The Bishops, Proving Me Right

I shouldn’t take any credit for predicting the actions of the most predictable institution on the globe, but I’ll take it anyway.  I made the case at The Nation last week that the USCCB’s recent statement on aid in dying would lead to broader crack-downs on end of life rights, privacy, and awareness.  I was right.  According to a new report at Crisis Magazine and a press release from the bishops today, they’ve targeted Catholic professors at four universities:  Georgetown, Marquette, Santa Clara and Boston College.  How did the bishops identify the academics they wanted to discredit?  Writes Patrick J. Reilly at Crisis:

The professors’ efforts came to light during a Cardinal Newman Society investigation in 2005, following news reports of a legal brief filed by 55 bioethicists in opposition to “Terri’s Law,” a Florida measure that empowered Gov. Jeb Bush to ensure that the comatose Terri Schiavo received water and nutrition. As reported in “Teaching Euthanasia,” an exclusive report in the June 2005 issue of Crisis, multiple professors at Catholic universities had taken positions on end-of-life issues that seemed to conflict with Vatican teaching.

That’s right. Conscience aside, if you don’t exactly teach–or even in your personal life espouse– the Vatican line, you’re not Catholic.  And it’s a seething mission among Catholic Church leadership to reign in not only Catholic bioethicists and professors but also Catholic hospitals.  Only two years ago, the USCCB changed the Ethical and Religious Directives that are used to manage all 625 of their hospitals to limit a patient’s ability to be removed from artificial nutrition and hydration.

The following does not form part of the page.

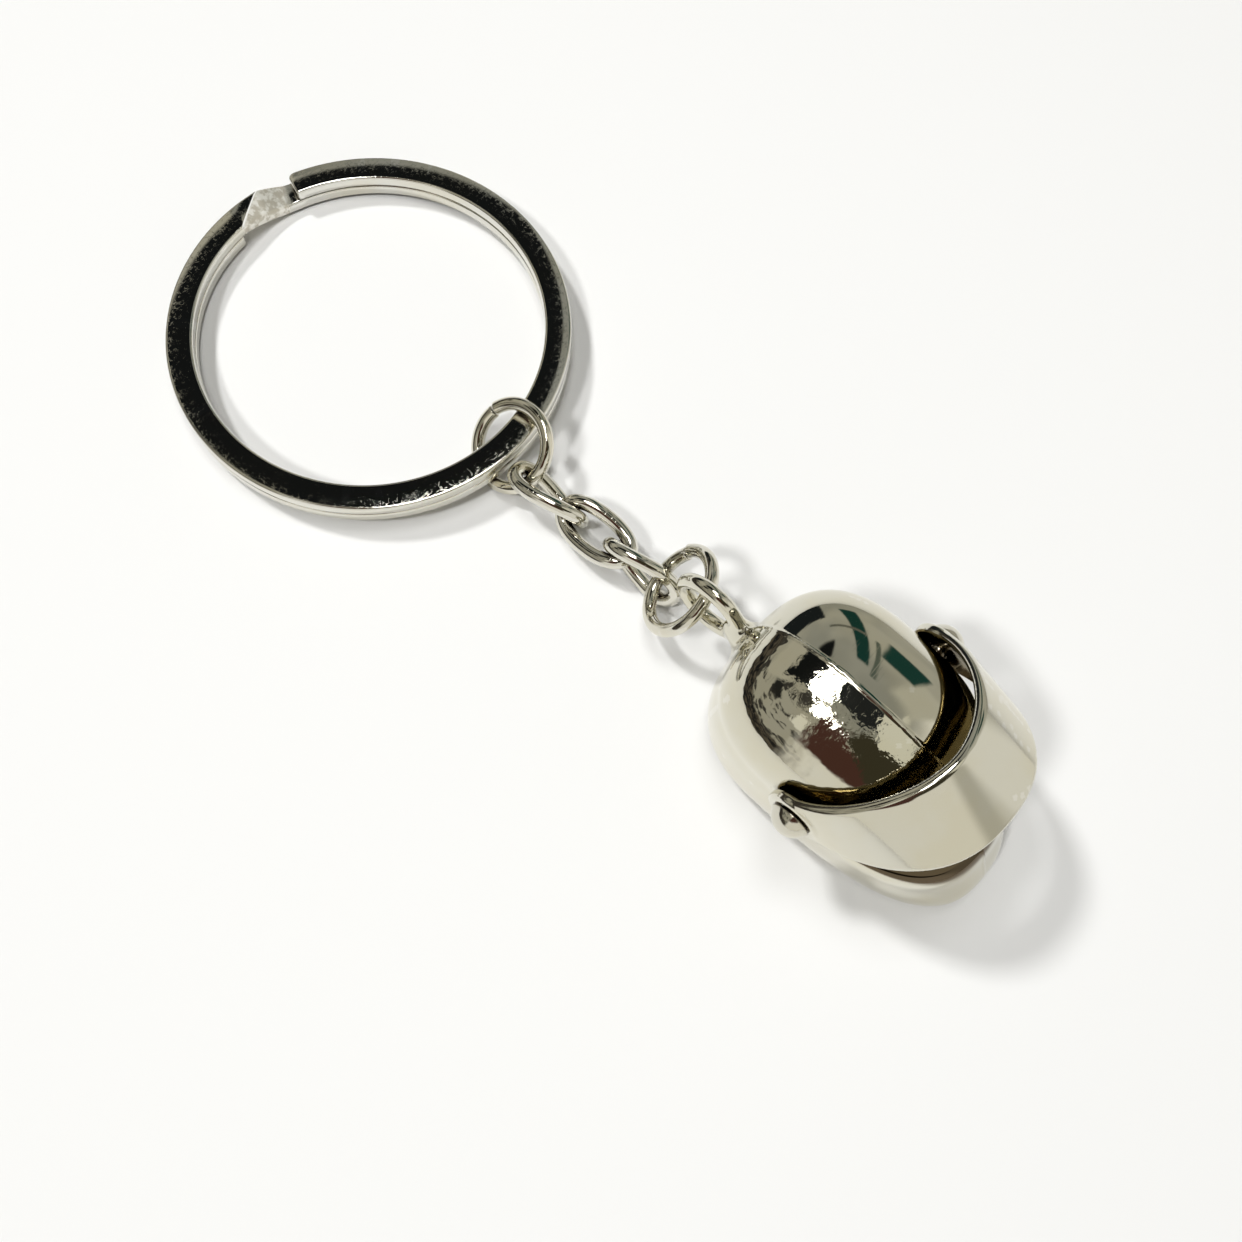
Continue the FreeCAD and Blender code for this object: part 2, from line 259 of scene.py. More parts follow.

These actions are a direct response to the Terri Schiavo fiasco — which I’ve written about at Religion Dispatches and AltNet — and the Church’s desire to more directly guide health care policy in the US.  The USCCB is still smarting over dissent of nuns and the Catholic Health Association during the recent health care debate.  By rooting out dissenters, they hope to present a more unified voice on issues of the health care, personal rights and the body.

Who’s their next target?  It’s hard to say.  While the church cleans out universities, hospitals, agencies and schools, “pro-Life” organizations prepare their on-the-ground election-time efforts.  The Catholic Church well knows that even a statement addressing “assisted suicide” will serve as a political map for “pro-life” activists and their allies who have long seen “euthanasia” as a primary item on their platform.  Think legislation governing advanced directives (already moot at Catholic hospitals if you’ve got a feeding tube, where a webwork of conscience clauses prevents them from complying with state and federal laws), hospice and palliative care regulations, inheritance laws for families of suicides, drug regulations….

I hope Church leadership is overreaching.  While their fight against abortion is aided by the fact that women’s reproductive rights have been shamed and ghetto-ized since time began, seniors vote.  And the US population resoundingly supported the Florida decision in 2005 to remove Terri Schiavo’s feeding tube.

Yet, the Church is particularly skilled at over-representing its influence and voting base.  Again and again, health care rights for women have been bargained away with deference to the Church.  Why not seniors’?  Neither party seems willing to press for a meaningful Patients’ Bill of Rights or real health care reform.  And the obstacles to nuanced conversation about death are myriad; they include an uninterested, misinformed, or easily-distracted press.

Whether you think aid in dying should be legal or not, whether you abide by Catholic doctrine or the light of the moon, you should still question the health of a democracy where a church’s laws dictate the actions of the pluralistic societal body.